On Tuesday, the leading news story heard around the country was the horrific murder of eight Americans, six of whom were Asian women. The racial identity of the sole suspect, a 21-year-old white male from Georgia, has sparked a nationwide racial debate.
Ryan Girdusky in the Washington Examiner wrote:
This mass shooting may not be racially motivated: The killer seems to have been motivated by a sexual addiction and mental health problems. Still, as anti-Asian crimes have risen across the country, blue check marks on Twitter have placed the blame on former President Donald Trump and white supremacy.
That the Left seems to need to blame every ailment of society at the feet of white people, conservatives, and Trump himself lacks any form of seriousness. While there are some violent perpetrators who are white, conservative, or Trump supporters, FBI statistics suggest that most anti-Asian violence has come from black perpetrators. Refusing to look at these statistics represents a refusal to take seriously the lives and security of Asian Americans.

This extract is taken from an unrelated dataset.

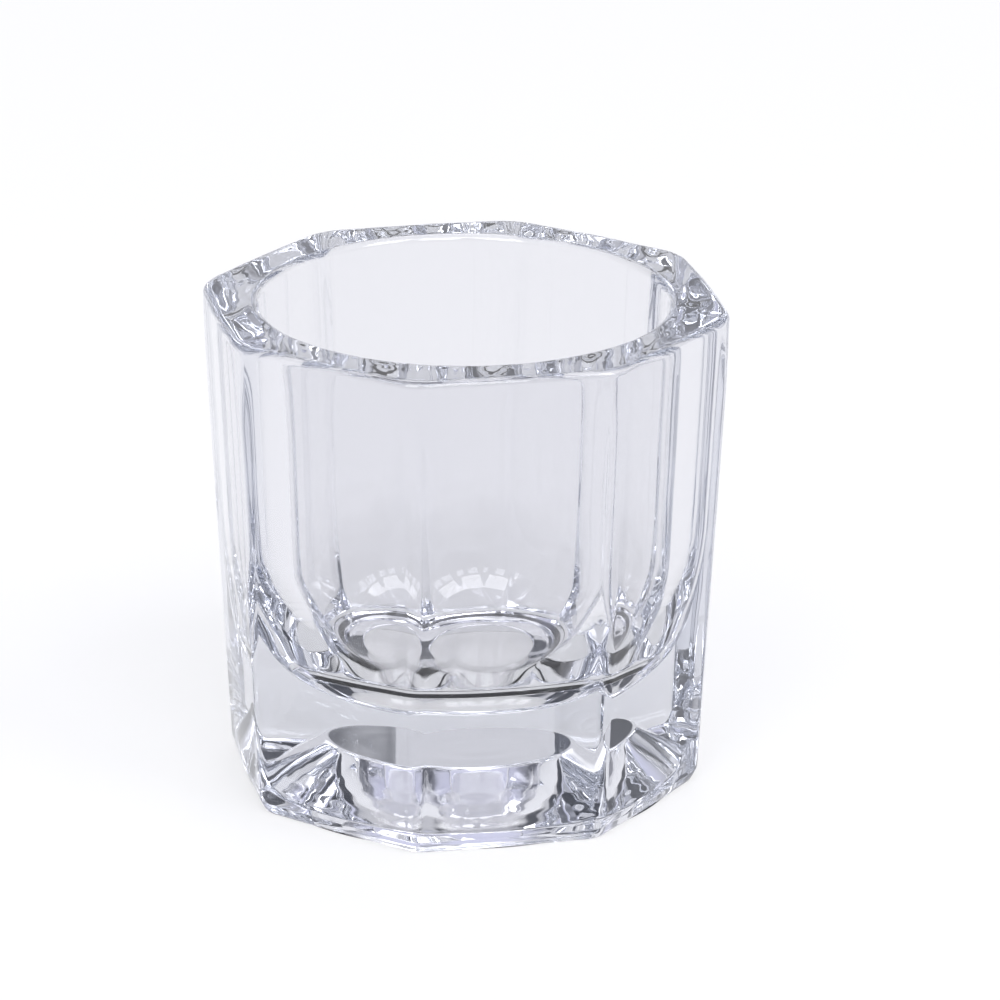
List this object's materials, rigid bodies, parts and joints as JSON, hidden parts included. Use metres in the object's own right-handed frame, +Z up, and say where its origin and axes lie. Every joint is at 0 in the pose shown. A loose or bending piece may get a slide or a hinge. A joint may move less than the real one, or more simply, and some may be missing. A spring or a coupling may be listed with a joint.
{
  "type": "dappen dish",
  "caption": "Small eight-sided clear glass cup with a round well and a thick base, for nail liquid during acrylic work.",
  "frame": {"origin": "centre of the foot's resting face", "axes": "+Z up out of the mouth, along the axis of the round well; two of the eight sides face +X and -X, and two face +Y and -Y"},
  "size_m": [0.03, 0.03, 0.03],
  "materials": {
    "clear_glass": "polished pressed glass, colourless"
  },
  "bodies": {
    "root": {"dish": "clear_glass"}
  },
  "joints": []
}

According to the Justice Department, 27.5% of all violent crimes against Asian Americans in 2018 were committed by black people. That’s over 50,000 incidents in a single year.
White criminals and Asian criminals each accounted for 24.1% of all attacks on Asians. Asian people, similar to their white counterparts, are underrepresented in violent crimes committed to the proportion of the population they make up. In 2019, Asians made up 6.2% of the population but just 1% of the perpetrators of violent crime. White people are 62% of the population but commit 50% of violent crimes.
Liberals will push narratives and post their opinions as facts all over social media and claim that white supremacy is to blame for anti-Asian violence. At the same time, they also call Asians “white-adjacent” and say they benefit from “white privilege.” Even the founder of the 1619 Project has repeatedly claimed that Asians receive special benefits for being “white-adjacent.”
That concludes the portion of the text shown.